| DATA SECTION |

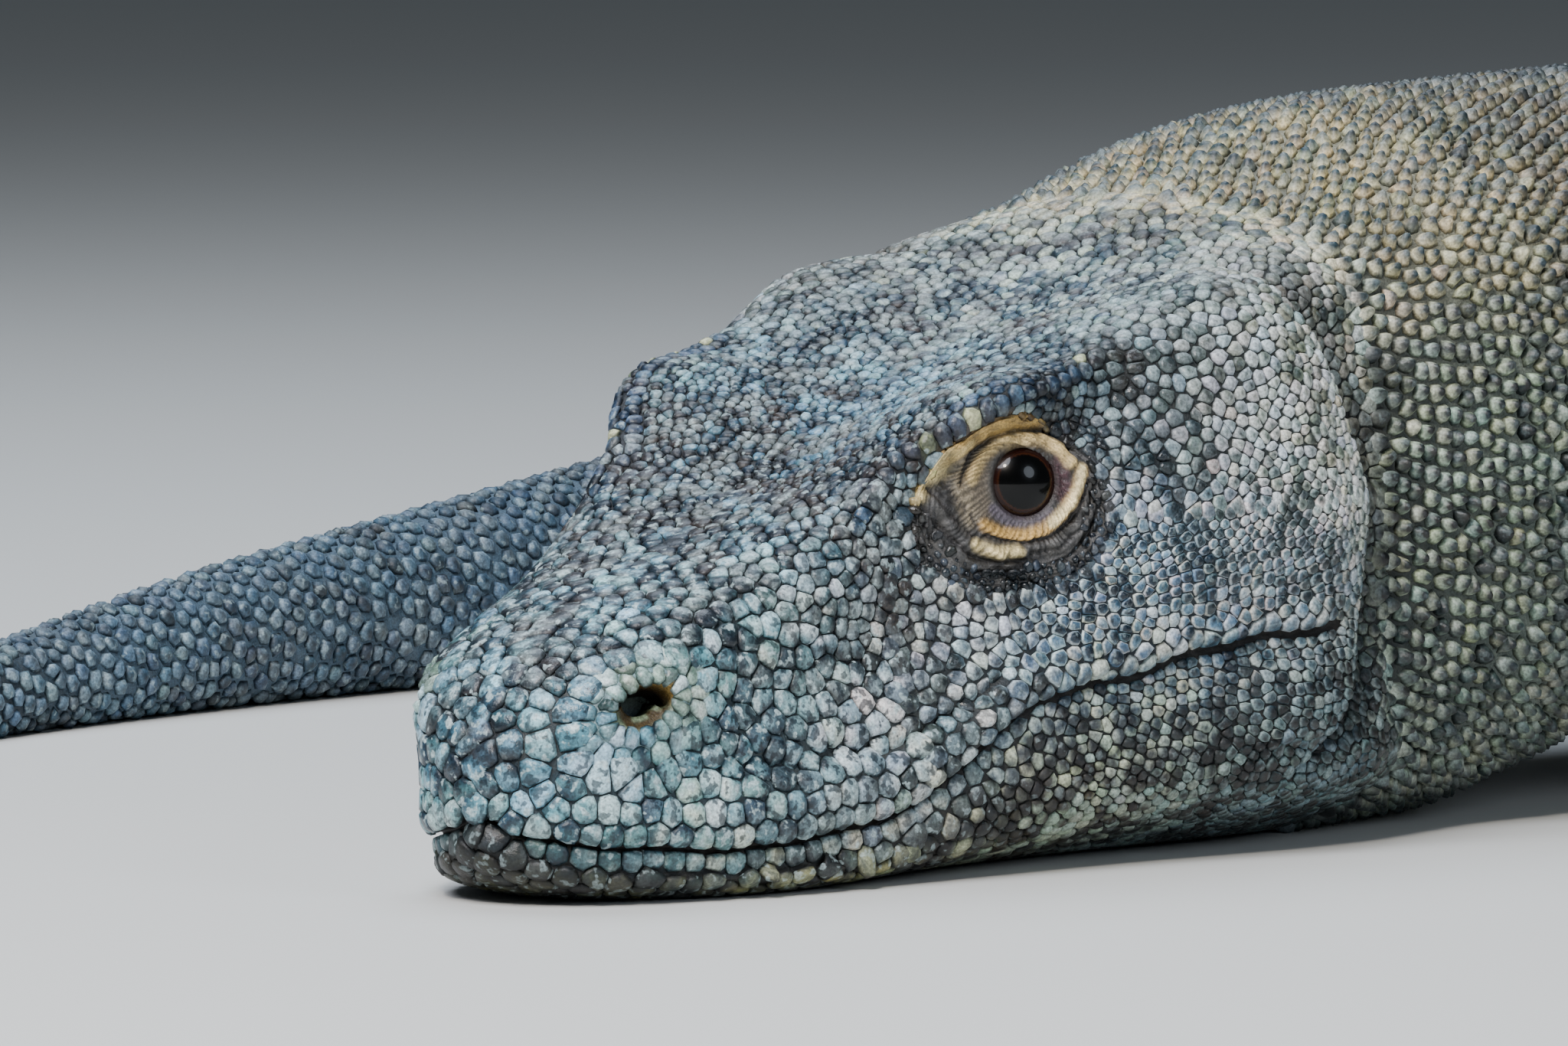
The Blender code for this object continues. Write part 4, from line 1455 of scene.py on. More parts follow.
MARKINGS = (
    Patch(0.004, 3.4, "#0b0b18", "#164969", "#52aacf", -0.2, 0.75, 1.0, 0.7, 0.5, 0.2),
    Patch(0.028, 3.4, "#2a3c42", "#86b4b8", "#e2e9e4", -0.2, 0.85, 1.0, 0.7, 0.5, 0.15),
    Patch(0.030, 2.5, "#2b495d", "#79b1ba", "#d2e7e7", -0.2, 0.75, 1.0, 0.8, 0.5, 0.1),
    Patch(0.070, 2.4, "#444c4b", "#afc3cb", "#e7e7e7", -0.1, 0.75, 1.0, 0.95, 0.5, 0.1),
    Patch(0.050, 4.4, "#0b121f", "#2a404e", "#aedde7", -0.1, 0.65, 1.0, 0.7, 0.5, 0.5),
    Patch(0.080, 4.7, "#0b0b0b", "#0c1c2d", "#3b6482", 0.0, 0.55, 1.0, 0.5, 0.5, 0.4),
    Patch(0.120, 4.7, "#0b1119", "#2b4658", "#88b3c5", 0.0, 0.55, 1.0, 0.4, 0.5, 0.6),
    Patch(0.160, 4.6, "#0b1b2b", "#3b5565", "#b1c4bd", 0.1, 0.45, 1.0, 0.4, 0.5, 0.75),
    Patch(0.108, 4.05, "#0b0f18", "#293a48", "#b5cab6", -0.3, 0.5, 0.4, 0.15, 0.5, 0.3),
    Patch(0.135, 3.7, "#0b0b0b", "#0b0b0f", "#394b5b", -0.2, 0.95, 0.95, 0.05, 0.5, 0.0),
    Patch(0.160, 3.9, "#0d1724", "#304352", "#9caaa7", 0.5, 0.85, 0.8, 0.15, 0.6, 0.2),
    Patch(0.172, 3.5, "#56615b", "#c7caaf", "#e7e7e7", 0.7, 0.55, 1.0, 0.15, 0.5, 0.2),
    Patch(0.165, 2.8, "#1a2325", "#73868a", "#e7e7e7", 0.9, 0.85, 1.0, 0.2, 0.72, 0.1),
    Patch(0.140, 2.6, "#1e3343", "#7ea7c5", "#e7e7e7", 0.9, 0.95, 1.0, 0.25, 0.8, 0.05),
    Patch(0.112, 2.8, "#0b0b11", "#1f334b", "#cfe5e7", 0.8, 0.95, 1.0, 0.3, 0.8, 0.1),
    Patch(0.074, 3.3, "#0b0b0e", "#3a4851", "#d4dce1", 0.0, 0.65, 0.7, 0.6, 0.5, 0.6),
    Patch(0.098, 3.1, "#0b0b0b", "#2e3136", "#e7e7e7", 0.0, 0.9, 0.6, 0.15, 0.5, 0.3),
    Patch(0.060, 1.6, "#110f0b", "#2f3017", "#8c8b57", 0.0, 0.5, 1.0, 0.4, 0.5, 0.2),
    # Lower jaw at the front: its own dark tone, darkened further as painted shade under the overhanging
    # upper lip.
    Patch(0.012, 1.5, "#0b0b0b", "#0b0b0b", "#171a15", 0.0, 0.5, 0.8, 0.3, 0.5, 0.1),
    Patch(0.120, 1.4, "#0b0b0b", "#2a2211", "#a8b49f", 0.0, 0.4, 1.0, 0.15, 0.5, 0.1),
    # Under the mouth's corner: dark tones that also carry painted shade under the lip.
    Patch(0.165, 1.2, "#0b0b0b", "#122324", "#6d8286", 0.7, 0.45, 1.0, 0.15, 0.7, 0.1),
    Patch(0.205, 2.8, "#0b0b0b", "#12242d", "#b3c1aa", 0.9, 0.5, 1.0, 0.1, 0.6, 0.1),
    Patch(0.225, 4.4, "#23353c", "#6e7366", "#ccc19b", 0.9, 0.5, 1.0, 0.1, 0.6, 0.3),
    Patch(0.300, 4.4, "#161f22", "#4c5048", "#928b72", 0.9, 0.5, 1.0, 0.1, 0.6, 0.3),
    Patch(0.240, 1.6, "#141f20", "#42504d", "#99a392", 0.9, 0.5, 1.0, 0.1, 0.6, 0.1),
    Patch(0.450, 3.5, "#171c1d", "#444a45", "#7c7966", 0.9, 0.4, 2.0, 0.1, 0.6, 0.3),
    Patch(0.450, 1.0, "#1f1e19", "#504e42", "#867f6a", 0.9, 0.4, 2.0, 0.1, 0.6, 0.2),
)
BODY_MARKINGS = (
    (0.60, "#161c1c", "#505750", "#8c8873"), (1.20, "#171d1f", "#4c534f", "#807c6b"),
    (1.70, "#1b2429", "#465359", "#737f85"), (2.10, "#1c2a35", "#3a4f61", "#617787"),
    (2.60, "#233541", "#435c6f", "#6f899a"),
)
PATCH_S = 0.020  # reach of a patch along the loft, and in rails
PATCH_RAIL = 0.50
BODY_RIM = 0.55
BODY_GLOSS = 0.35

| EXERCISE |
Your task is to reproduce the whole listing exactly.

| CORRECT ANSWER |
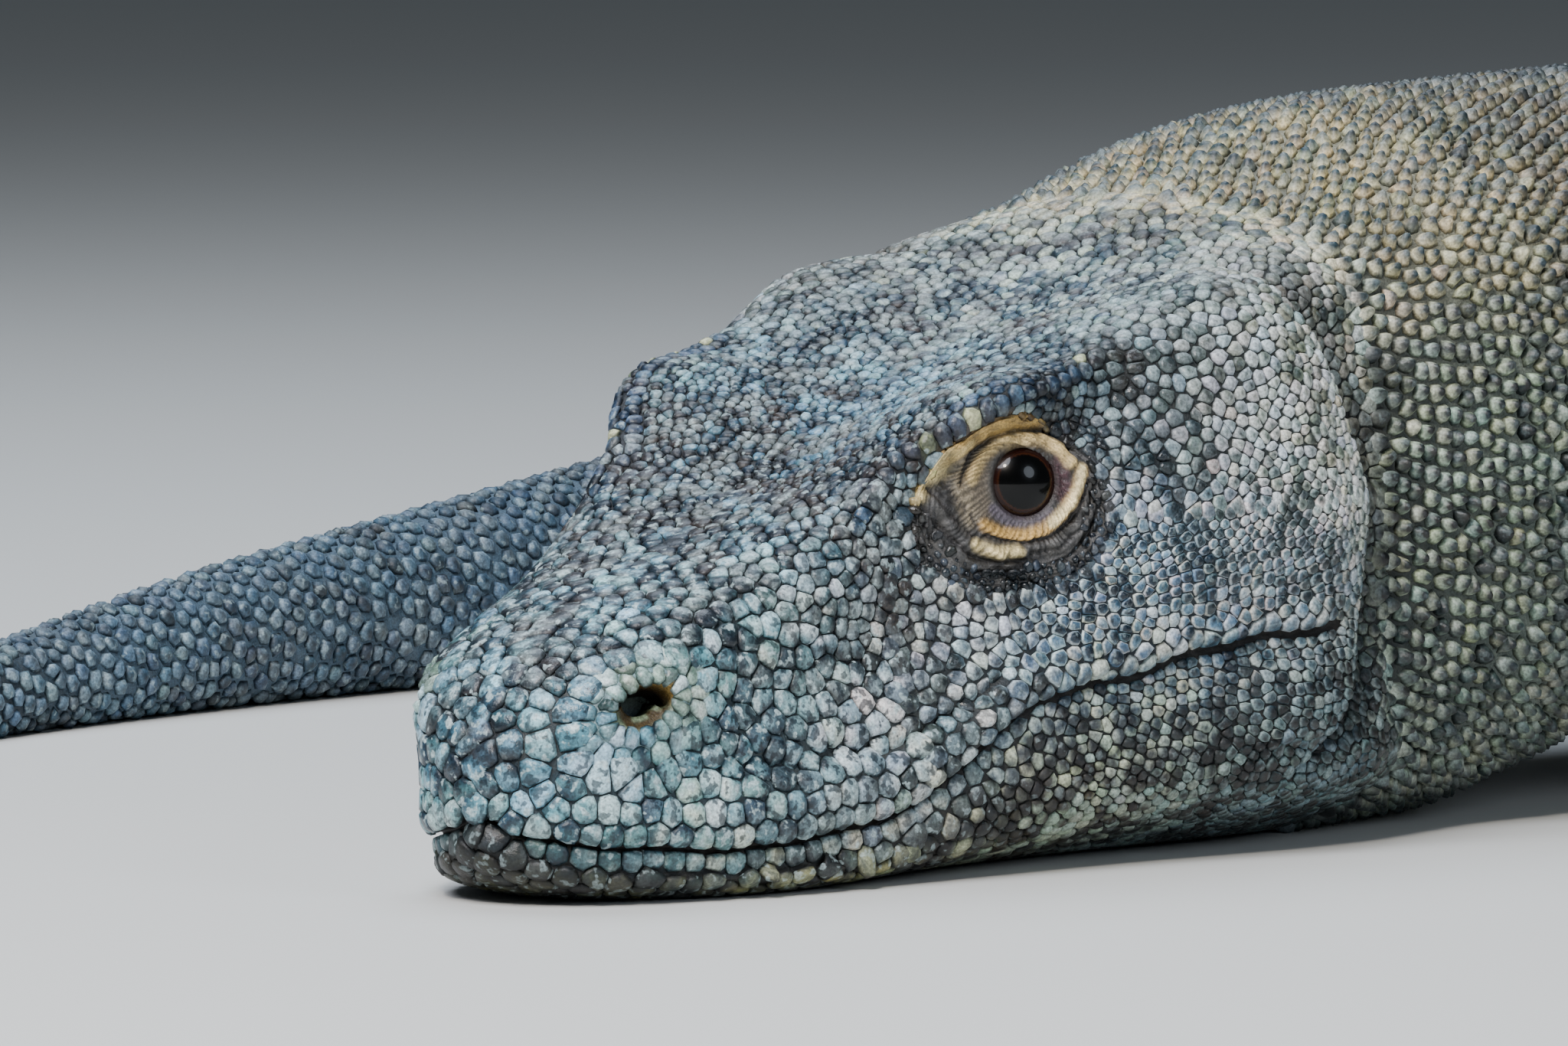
The Blender code for this object continues. Write part 4, from line 1455 of scene.py on. More parts follow.
MARKINGS = (
    Patch(0.004, 3.4, "#0b0b18", "#164969", "#52aacf", -0.2, 0.75, 1.0, 0.7, 0.5, 0.2),
    Patch(0.028, 3.4, "#2a3c42", "#86b4b8", "#e2e9e4", -0.2, 0.85, 1.0, 0.7, 0.5, 0.15),
    Patch(0.030, 2.5, "#2b495d", "#79b1ba", "#d2e7e7", -0.2, 0.75, 1.0, 0.8, 0.5, 0.1),
    Patch(0.070, 2.4, "#444c4b", "#afc3cb", "#e7e7e7", -0.1, 0.75, 1.0, 0.95, 0.5, 0.1),
    Patch(0.050, 4.4, "#0b121f", "#2a404e", "#aedde7", -0.1, 0.65, 1.0, 0.7, 0.5, 0.5),
    Patch(0.080, 4.7, "#0b0b0b", "#0c1c2d", "#3b6482", 0.0, 0.55, 1.0, 0.5, 0.5, 0.4),
    Patch(0.120, 4.7, "#0b1119", "#2b4658", "#88b3c5", 0.0, 0.55, 1.0, 0.4, 0.5, 0.6),
    Patch(0.160, 4.6, "#0b1b2b", "#3b5565", "#b1c4bd", 0.1, 0.45, 1.0, 0.4, 0.5, 0.75),
    Patch(0.108, 4.05, "#0b0f18", "#293a48", "#b5cab6", -0.3, 0.5, 0.4, 0.15, 0.5, 0.3),
    Patch(0.135, 3.7, "#0b0b0b", "#0b0b0f", "#394b5b", -0.2, 0.95, 0.95, 0.05, 0.5, 0.0),
    Patch(0.160, 3.9, "#0d1724", "#304352", "#9caaa7", 0.5, 0.85, 0.8, 0.15, 0.6, 0.2),
    Patch(0.172, 3.5, "#56615b", "#c7caaf", "#e7e7e7", 0.7, 0.55, 1.0, 0.15, 0.5, 0.2),
    Patch(0.165, 2.8, "#1a2325", "#73868a", "#e7e7e7", 0.9, 0.85, 1.0, 0.2, 0.72, 0.1),
    Patch(0.140, 2.6, "#1e3343", "#7ea7c5", "#e7e7e7", 0.9, 0.95, 1.0, 0.25, 0.8, 0.05),
    Patch(0.112, 2.8, "#0b0b11", "#1f334b", "#cfe5e7", 0.8, 0.95, 1.0, 0.3, 0.8, 0.1),
    Patch(0.074, 3.3, "#0b0b0e", "#3a4851", "#d4dce1", 0.0, 0.65, 0.7, 0.6, 0.5, 0.6),
    Patch(0.098, 3.1, "#0b0b0b", "#2e3136", "#e7e7e7", 0.0, 0.9, 0.6, 0.15, 0.5, 0.3),
    Patch(0.060, 1.6, "#110f0b", "#2f3017", "#8c8b57", 0.0, 0.5, 1.0, 0.4, 0.5, 0.2),
    # Lower jaw at the front: its own dark tone, darkened further as painted shade under the overhanging
    # upper lip.
    Patch(0.012, 1.5, "#0b0b0b", "#0b0b0b", "#171a15", 0.0, 0.5, 0.8, 0.3, 0.5, 0.1),
    Patch(0.120, 1.4, "#0b0b0b", "#2a2211", "#a8b49f", 0.0, 0.4, 1.0, 0.15, 0.5, 0.1),
    # Under the mouth's corner: dark tones that also carry painted shade under the lip.
    Patch(0.165, 1.2, "#0b0b0b", "#122324", "#6d8286", 0.7, 0.45, 1.0, 0.15, 0.7, 0.1),
    Patch(0.205, 2.8, "#0b0b0b", "#12242d", "#b3c1aa", 0.9, 0.5, 1.0, 0.1, 0.6, 0.1),
    Patch(0.225, 4.4, "#23353c", "#6e7366", "#ccc19b", 0.9, 0.5, 1.0, 0.1, 0.6, 0.3),
    Patch(0.300, 4.4, "#161f22", "#4c5048", "#928b72", 0.9, 0.5, 1.0, 0.1, 0.6, 0.3),
    Patch(0.240, 1.6, "#141f20", "#42504d", "#99a392", 0.9, 0.5, 1.0, 0.1, 0.6, 0.1),
    Patch(0.450, 3.5, "#171c1d", "#444a45", "#7c7966", 0.9, 0.4, 2.0, 0.1, 0.6, 0.3),
    Patch(0.450, 1.0, "#1f1e19", "#504e42", "#867f6a", 0.9, 0.4, 2.0, 0.1, 0.6, 0.2),
)
BODY_MARKINGS = (
    (0.60, "#161c1c", "#505750", "#8c8873"), (1.20, "#171d1f", "#4c534f", "#807c6b"),
    (1.70, "#1b2429", "#465359", "#737f85"), (2.10, "#1c2a35", "#3a4f61", "#617787"),
    (2.60, "#233541", "#435c6f", "#6f899a"),
)
PATCH_S = 0.020  # reach of a patch along the loft, and in rails
PATCH_RAIL = 0.50
BODY_RIM = 0.55
BODY_GLOSS = 0.35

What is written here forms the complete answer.